Head to head: palaeontologist Ken Lacovara in a montage with dinosaurs used in the peformance. Credit: B. MAHER

In addition to slowing down the action in later shows, the team built a spare T. rex. With 15 dinosaurs taking the stage every night, losing one wouldn't necessarily stop the show, but turning up in front of hundreds of children without a working T. rex just doesn't cut it. “We might as well just go home,” says McCoy. There are contingency plans for other disasters, too. Had lilliensternus been toppled by plateosaurus's heavy whiplike tail, for example, he would have needed help getting back up. That, says McCoy, is when they send in the dinosaur clowns.

Without a working Tyrannosaurus rex we might as well just go home. Matthew McCoy

No disasters strike in Philadelphia. After several minutes of a mock battle and trotting about, lilliensternus and plateosaurus dutifully leave the stage, and Huxley eases the crowd through geological time into the Jurassic period. Bright inflatable plants explode around the stage. Lacovara gleefully elbows one of his students; he thinks giving a round of applause to the Jurassic just for starting is pretty amusing.

With the Jurassic period come the brachiosaurs. The young one is perhaps two storeys tall; the adult, more than ten metres. They make an impressive pair as they stretch their long necks deep into the stands, delighting the audience. As one of them almost lays its head in Lacovara's lap, he notes that a full-grown adult would have been a bit taller, but he's still impressed. The palaeontologist on stage rattles off statistics about the beast, which may have weighed as much as 40 tonnes. The expert in the stands notes, with a mischievous grin, that the titanosaur his group is excavating in Patagonia weighed 60.

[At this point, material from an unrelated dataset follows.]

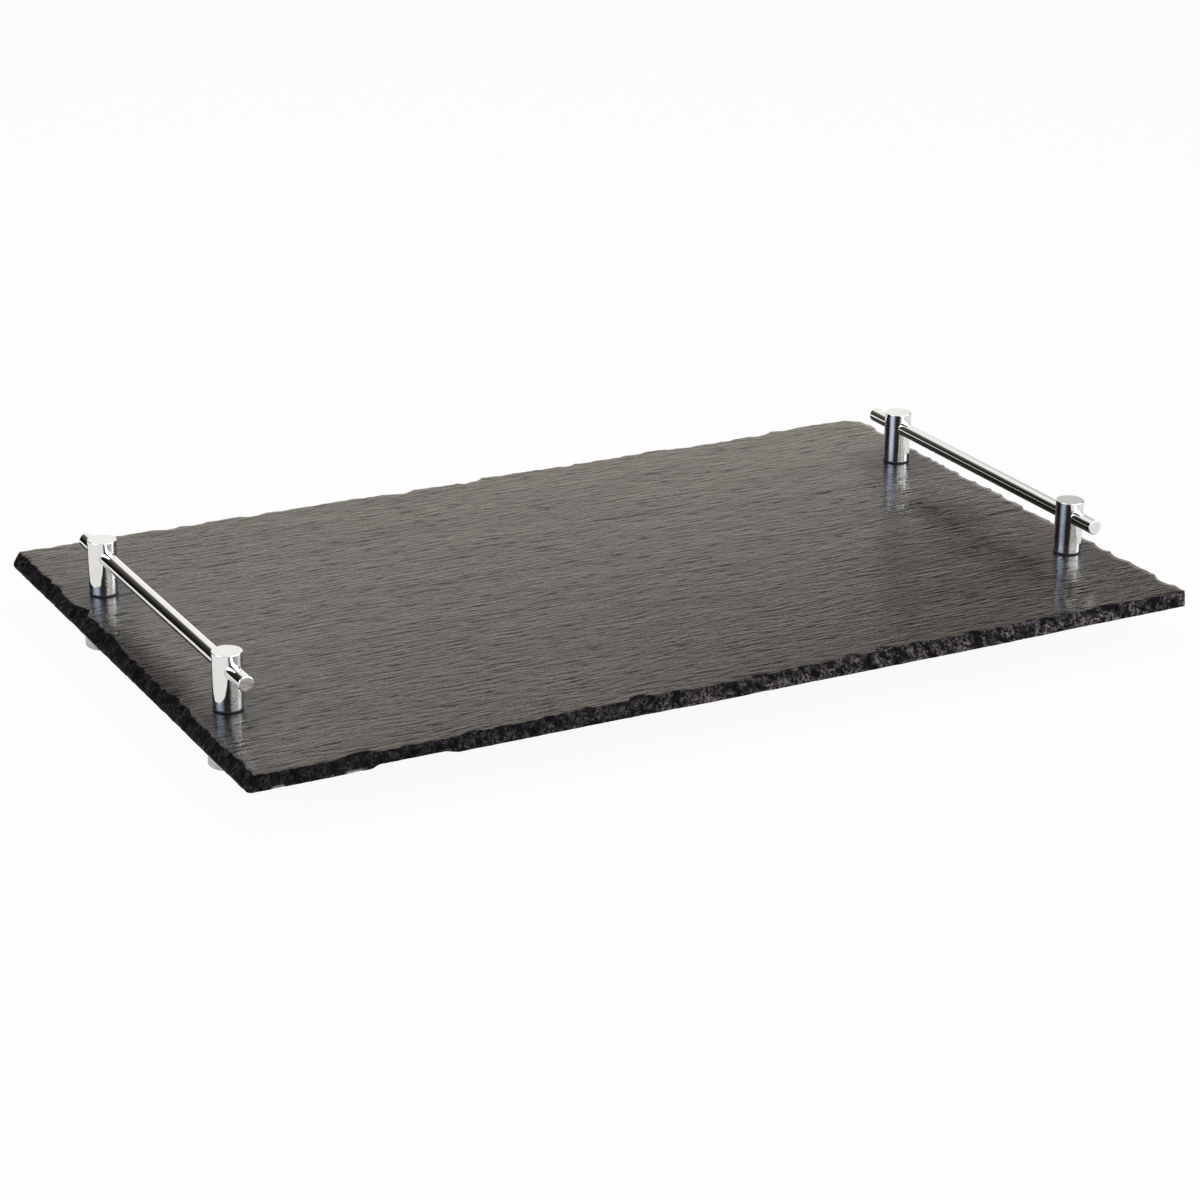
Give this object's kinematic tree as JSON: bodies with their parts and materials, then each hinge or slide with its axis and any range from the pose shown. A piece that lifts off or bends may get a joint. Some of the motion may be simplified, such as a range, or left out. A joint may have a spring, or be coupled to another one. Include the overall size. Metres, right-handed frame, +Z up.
{
  "type": "slate serving board",
  "caption": "Rectangular hewn slate serving board on round feet, with a raised bar handle on turned posts at each end.",
  "frame": {"origin": "on the table that the feet stand on, under the middle of the slate", "axes": "+X along the board's length to its right-hand handle, +Y to the rear, +Z up"},
  "size_m": [0.53, 0.325, 0.0577],
  "materials": {
    "slate": "split face, oiled",
    "chrome": "polished plate",
    "black_rubber": "matt",
    "foot_rubber": "translucent, satin",
    "screw_steel": "bright zinc"
  },
  "bodies": {
    "root": {"slate_board": "slate", "left_front_post": "chrome", "left_rear_post": "chrome", "right_front_post": "chrome", "right_rear_post": "chrome", "left_handle_bar": "chrome", "right_handle_bar": "chrome", "left_front_gasket": "black_rubber", "left_rear_gasket": "black_rubber", "right_front_gasket": "black_rubber", "right_rear_gasket": "black_rubber", "left_front_foot": "foot_rubber", "left_rear_foot": "foot_rubber", "right_front_foot": "foot_rubber", "right_rear_foot": "foot_rubber", "left_front_screw": "screw_steel", "left_rear_screw": "screw_steel", "right_front_screw": "screw_steel", "right_rear_screw": "screw_steel", "left_front_washer": "screw_steel", "left_rear_washer": "screw_steel", "right_front_washer": "screw_steel", "right_rear_washer": "screw_steel", "left_front_grub_screw": "screw_steel", "left_rear_grub_screw": "screw_steel", "right_front_grub_screw": "screw_steel", "right_rear_grub_screw": "screw_steel"}
  },
  "joints": []
}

But despite a little professional one-upmanship, Lacovara likes the show. During the intermission, he confers with his students, who agree that it doesn't pull any educational punches. “It's just packed full of content,” Lacovara says, noting that it introduces concepts such as deep time, plate tectonics, climate change and evolution: all ingredients, he says, that presented too dryly would spell certain death.

This concept brings us ineluctably to the show's finale. In the climactic Late Cretaceous, rife with volcanic drama (cue the light show), a T. rex mother and son take the stage triumphantly. After some play-fighting with ankylosaurus and torosaurus, they turn their attentions to the crowd. While baby rex, another actor in a heavy dino suit, mugs for the crowd, mum is scaring the life out of them. A blonde boy just behind Lacovara chats nervously with his father about the seating arrangement as the T. rex approaches. “No Daddy, don't tell him I'm here.”

A bright strobe with booming audio represents the extraterrestrial coup de grâce at the end of the Cretaceous. The dinos exit, the plants deflate, and bows are taken. The crowd drains from the Spectrum, and the children are laden with bright and blinking palaeoparaphernalia. After three more shows, the crew will pack its 27 truckloads of equipment and move on to the next stop. Lacovara is beaming, satisfied with the production's portrayal of the work he does. Dinosaurs, he says, are “a gateway drug for the sciences”. A lot of kids scored tonight.